Write out each line exactly as it stands, please.

GIVEN DATA:
begin

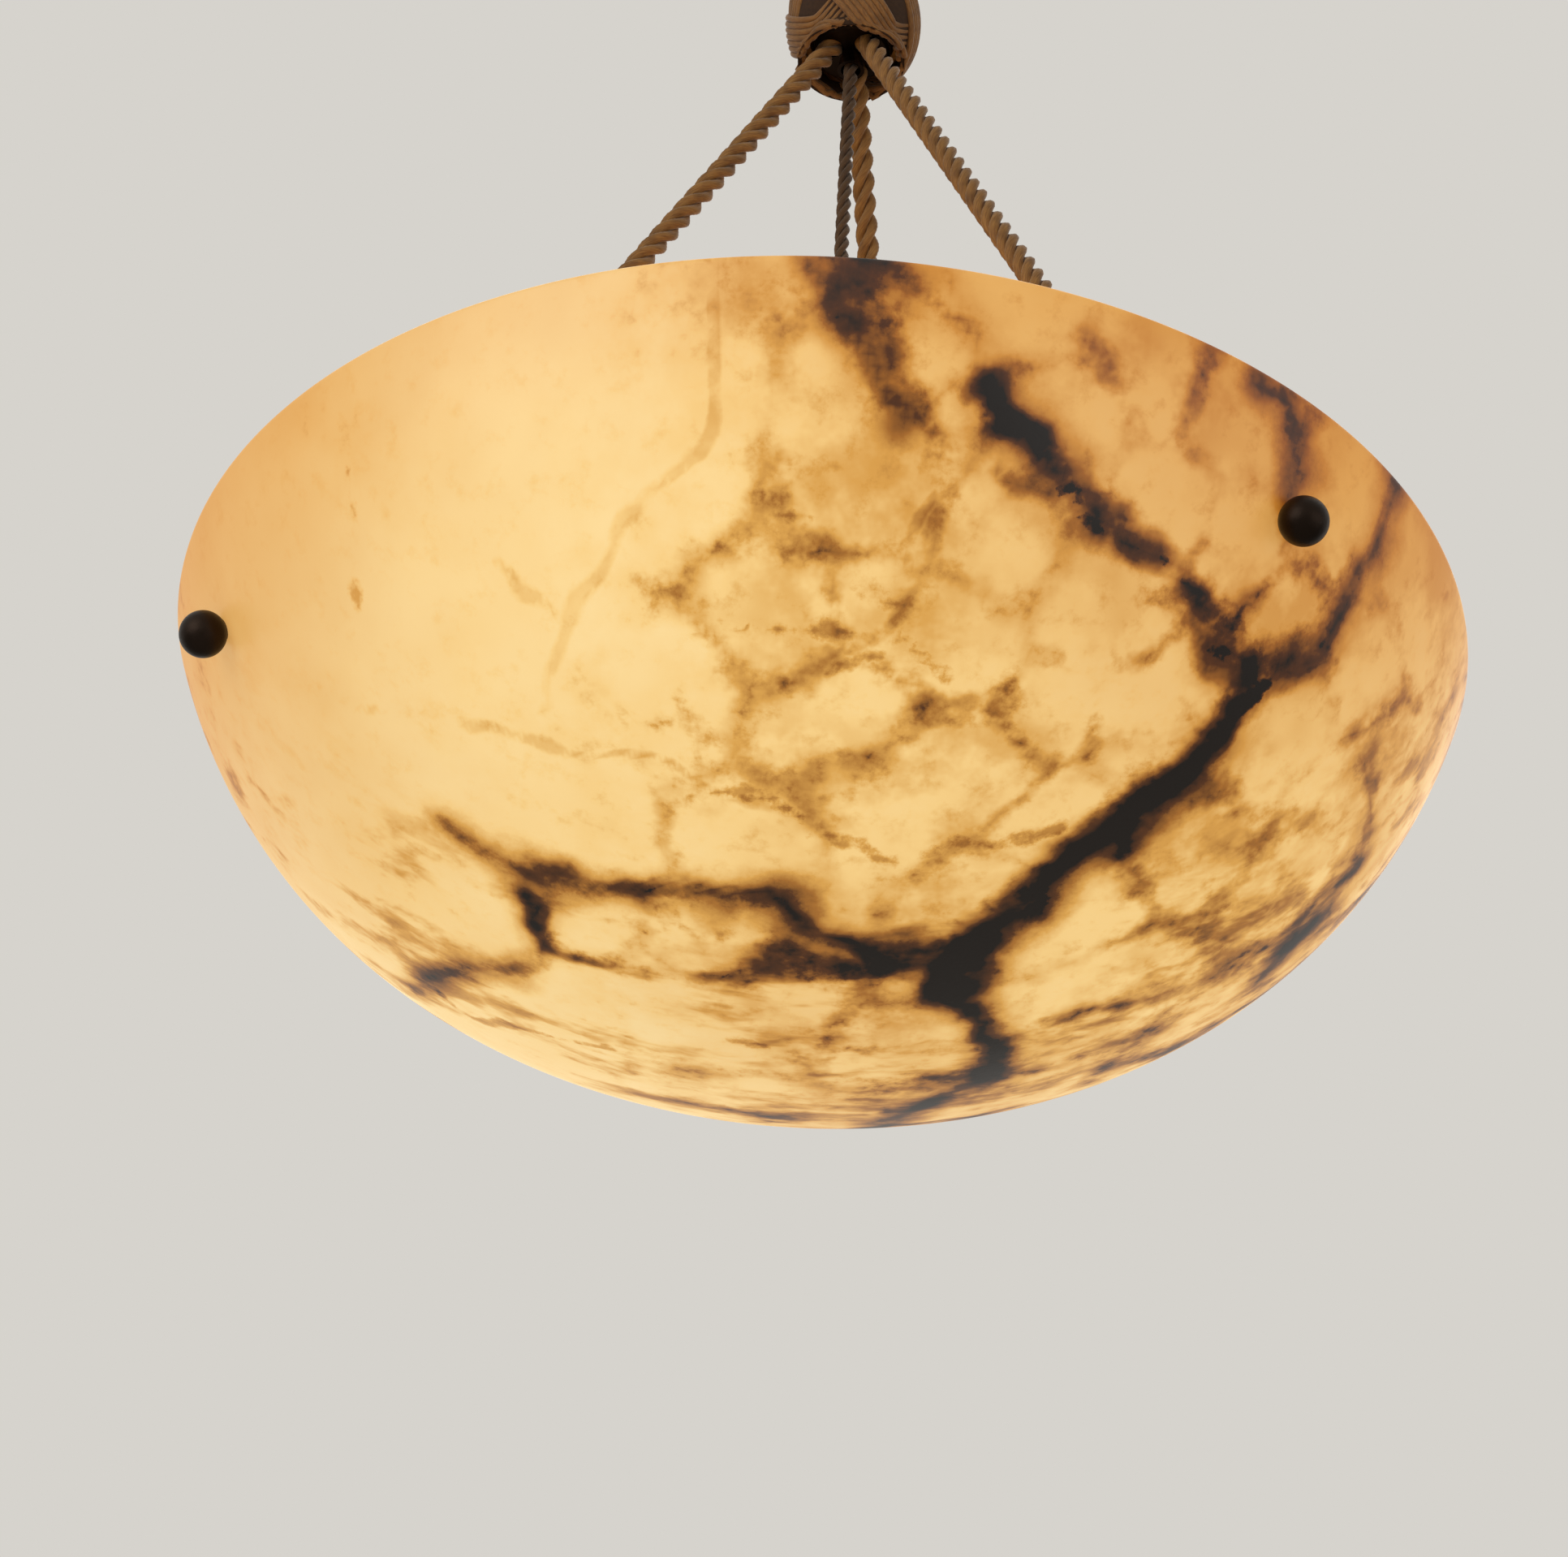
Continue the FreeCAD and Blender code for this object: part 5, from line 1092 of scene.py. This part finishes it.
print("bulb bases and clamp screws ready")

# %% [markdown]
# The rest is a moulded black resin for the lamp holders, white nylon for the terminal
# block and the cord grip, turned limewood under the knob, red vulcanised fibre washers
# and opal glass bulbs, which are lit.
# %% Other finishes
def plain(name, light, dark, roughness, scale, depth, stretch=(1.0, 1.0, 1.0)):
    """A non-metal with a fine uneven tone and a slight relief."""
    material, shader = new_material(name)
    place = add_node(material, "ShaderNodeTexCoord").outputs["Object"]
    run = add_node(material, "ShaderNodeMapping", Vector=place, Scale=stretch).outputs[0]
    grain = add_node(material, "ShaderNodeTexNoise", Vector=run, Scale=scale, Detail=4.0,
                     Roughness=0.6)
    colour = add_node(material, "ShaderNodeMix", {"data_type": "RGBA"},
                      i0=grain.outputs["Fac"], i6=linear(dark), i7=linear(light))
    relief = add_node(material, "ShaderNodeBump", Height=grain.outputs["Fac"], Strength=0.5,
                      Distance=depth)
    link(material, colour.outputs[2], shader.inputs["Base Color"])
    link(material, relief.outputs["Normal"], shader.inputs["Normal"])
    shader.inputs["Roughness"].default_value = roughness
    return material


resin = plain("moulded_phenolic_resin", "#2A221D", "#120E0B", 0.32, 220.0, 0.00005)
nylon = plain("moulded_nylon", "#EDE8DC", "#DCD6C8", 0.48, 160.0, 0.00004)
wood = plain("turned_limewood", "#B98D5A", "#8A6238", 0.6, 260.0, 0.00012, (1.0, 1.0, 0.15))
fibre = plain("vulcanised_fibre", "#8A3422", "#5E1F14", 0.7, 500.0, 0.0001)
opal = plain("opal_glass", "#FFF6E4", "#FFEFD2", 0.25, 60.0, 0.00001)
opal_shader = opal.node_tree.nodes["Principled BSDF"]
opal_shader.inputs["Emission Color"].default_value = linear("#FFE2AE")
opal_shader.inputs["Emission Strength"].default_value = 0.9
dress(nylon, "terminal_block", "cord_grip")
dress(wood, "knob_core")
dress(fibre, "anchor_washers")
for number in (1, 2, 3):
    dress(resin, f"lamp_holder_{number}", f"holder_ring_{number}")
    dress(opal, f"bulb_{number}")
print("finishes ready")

end

COMPLETED TASK:
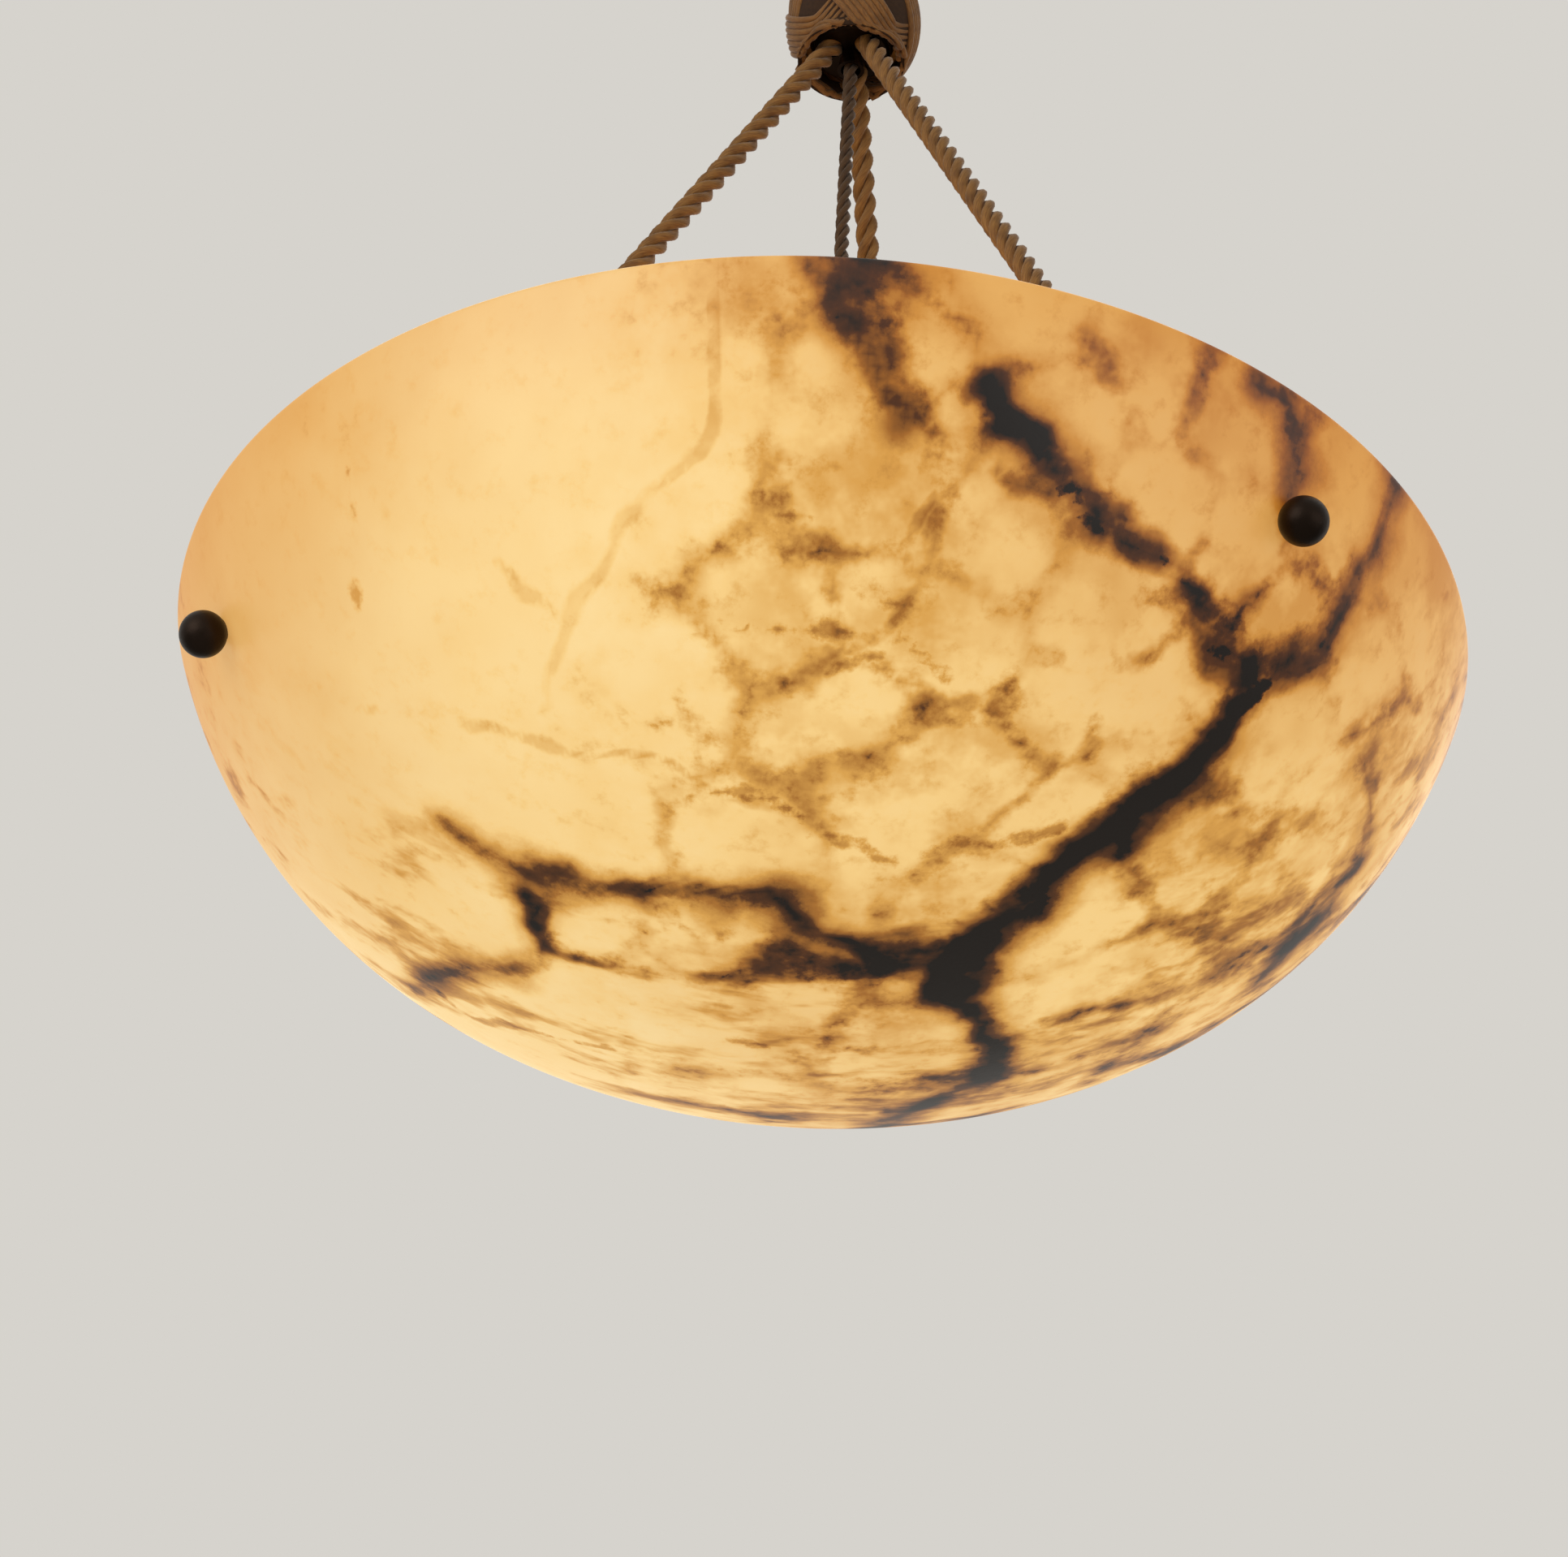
Continue the FreeCAD and Blender code for this object: part 5, from line 1092 of scene.py. This part finishes it.
print("bulb bases and clamp screws ready")

# %% [markdown]
# The rest is a moulded black resin for the lamp holders, white nylon for the terminal
# block and the cord grip, turned limewood under the knob, red vulcanised fibre washers
# and opal glass bulbs, which are lit.
# %% Other finishes
def plain(name, light, dark, roughness, scale, depth, stretch=(1.0, 1.0, 1.0)):
    """A non-metal with a fine uneven tone and a slight relief."""
    material, shader = new_material(name)
    place = add_node(material, "ShaderNodeTexCoord").outputs["Object"]
    run = add_node(material, "ShaderNodeMapping", Vector=place, Scale=stretch).outputs[0]
    grain = add_node(material, "ShaderNodeTexNoise", Vector=run, Scale=scale, Detail=4.0,
                     Roughness=0.6)
    colour = add_node(material, "ShaderNodeMix", {"data_type": "RGBA"},
                      i0=grain.outputs["Fac"], i6=linear(dark), i7=linear(light))
    relief = add_node(material, "ShaderNodeBump", Height=grain.outputs["Fac"], Strength=0.5,
                      Distance=depth)
    link(material, colour.outputs[2], shader.inputs["Base Color"])
    link(material, relief.outputs["Normal"], shader.inputs["Normal"])
    shader.inputs["Roughness"].default_value = roughness
    return material


resin = plain("moulded_phenolic_resin", "#2A221D", "#120E0B", 0.32, 220.0, 0.00005)
nylon = plain("moulded_nylon", "#EDE8DC", "#DCD6C8", 0.48, 160.0, 0.00004)
wood = plain("turned_limewood", "#B98D5A", "#8A6238", 0.6, 260.0, 0.00012, (1.0, 1.0, 0.15))
fibre = plain("vulcanised_fibre", "#8A3422", "#5E1F14", 0.7, 500.0, 0.0001)
opal = plain("opal_glass", "#FFF6E4", "#FFEFD2", 0.25, 60.0, 0.00001)
opal_shader = opal.node_tree.nodes["Principled BSDF"]
opal_shader.inputs["Emission Color"].default_value = linear("#FFE2AE")
opal_shader.inputs["Emission Strength"].default_value = 0.9
dress(nylon, "terminal_block", "cord_grip")
dress(wood, "knob_core")
dress(fibre, "anchor_washers")
for number in (1, 2, 3):
    dress(resin, f"lamp_holder_{number}", f"holder_ring_{number}")
    dress(opal, f"bulb_{number}")
print("finishes ready")